*Task instructions*.
Begin at the first line below and copy each line exactly, ending with the line where "wasm.setup();" appears.

**** Given data ****

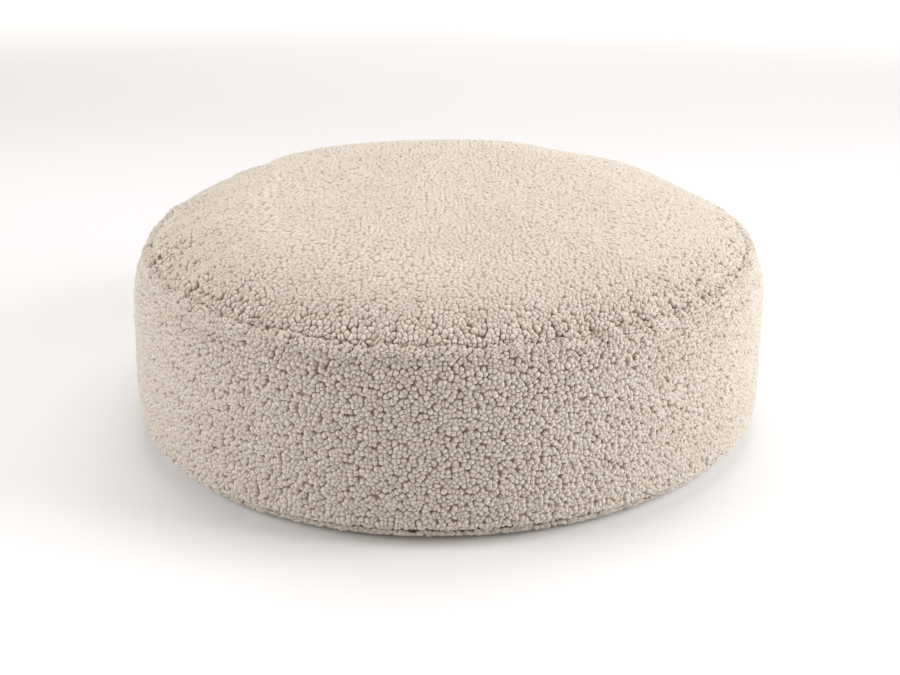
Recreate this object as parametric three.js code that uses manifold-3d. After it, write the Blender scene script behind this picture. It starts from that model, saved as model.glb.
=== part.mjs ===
// Round floor cushion with a domed top, made the way an upholsterer makes it.
// A zipped outer cover of curled-pile teddy fabric holds a sewn inner liner, and the liner holds a foam
// disc wrapped in fibre wadding. Millimetres, +Z up, the front of the cushion faces -Y, and the origin is
// the centre of the face it rests on. Every soft layer is a ring or disc about +Z.
import * as THREE from "three";
import { mergeVertices } from "three/addons/utils/BufferGeometryUtils.js";
import Module from "manifold-3d";

const wasm = await Module();
wasm.setup();

// ---------------------------------------------------------------------------------- driving dimensions
// Outer shape
const outerRadius = 400; // at the widest height
const widestHeight = 80; // where the side stands straight up
const topSeamHeight = 240; // top seam above the floor
const topSeamInset = 24; // how far the top seam lies inside the widest radius
const topRounding = 7; // power of the curve that turns the side in to the top seam
const crownRise = 55; // how far the stuffed top rises above its seam
const crownFlatRadius = 94; // the level middle of the top
const crownRounding = 3.6; // power of the curve that turns the top down to its seam
const floorInset = 33; // how far the edge of the floor face lies inside the widest radius
const baseRounding = 3.75; // power of the curve that turns the side in to the floor
const baseSeamHeight = 18; // base seam above the floor

// Layers, from the outside in
const fabric = 8; // teddy fabric, backing and pile together
const linerSlack = 1.5; // air between the cover and the liner
const liner = 1;
const waddingDepth = 30; // from the outside of the cushion to the inside of the wadding
const layerGap = 0.5; // between layers that lie on each other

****

*Output for this task*.
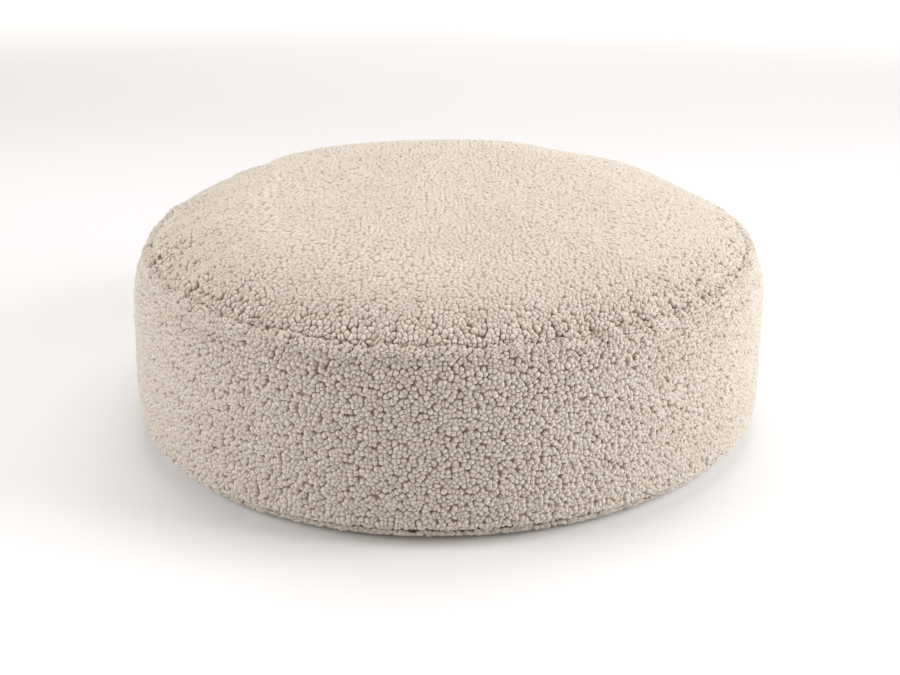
Recreate this object as parametric three.js code that uses manifold-3d. After it, write the Blender scene script behind this picture. It starts from that model, saved as model.glb.
=== part.mjs ===
// Round floor cushion with a domed top, made the way an upholsterer makes it.
// A zipped outer cover of curled-pile teddy fabric holds a sewn inner liner, and the liner holds a foam
// disc wrapped in fibre wadding. Millimetres, +Z up, the front of the cushion faces -Y, and the origin is
// the centre of the face it rests on. Every soft layer is a ring or disc about +Z.
import * as THREE from "three";
import { mergeVertices } from "three/addons/utils/BufferGeometryUtils.js";
import Module from "manifold-3d";

const wasm = await Module();
wasm.setup();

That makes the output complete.